The nice thing to remember is that this command may act upon a selection of lines only !
Best Regards,
guy038
-
-
@dultojorze and @guy038,
Shame on me! My intention was that my reply be completely embedded in a literal text box!

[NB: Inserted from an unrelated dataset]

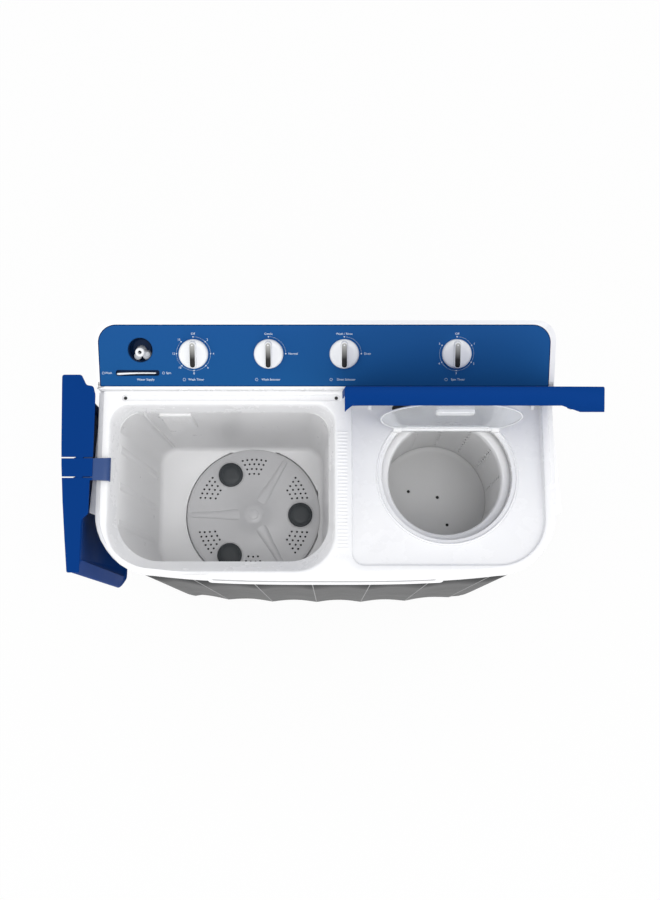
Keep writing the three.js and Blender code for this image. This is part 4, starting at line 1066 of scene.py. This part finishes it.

If you're confident every line starts with that exact 17 character sequence, we could start by matching that (for removal) with one of these: ^\Q0.0.0.0 0.0.0.0.\E ^.{17} From there, we want to match the trailing "word1.word2" on the right (you're confident that in every case exactly that form is what needs to be preserved, right? so zero cases like "hello.world.com", right?), so we'd want to match (and capture) that after skipping everything to the left just before the second last word: .*\<(\w+\.\w+) So altogether, and enforcing start & end of line boundaries, we can use this regex for Find ^.{17}.*\<(\w+\.\w+)$ and then we'll replace it either without the prefix \1 or we'll replace it with the prefix 0.0.0.0 \1 After that, you can use Remove Duplicate Lines, a command in the Line Op group under the Edit menu. And you should be good.
Anyway, now there are two tested solutions.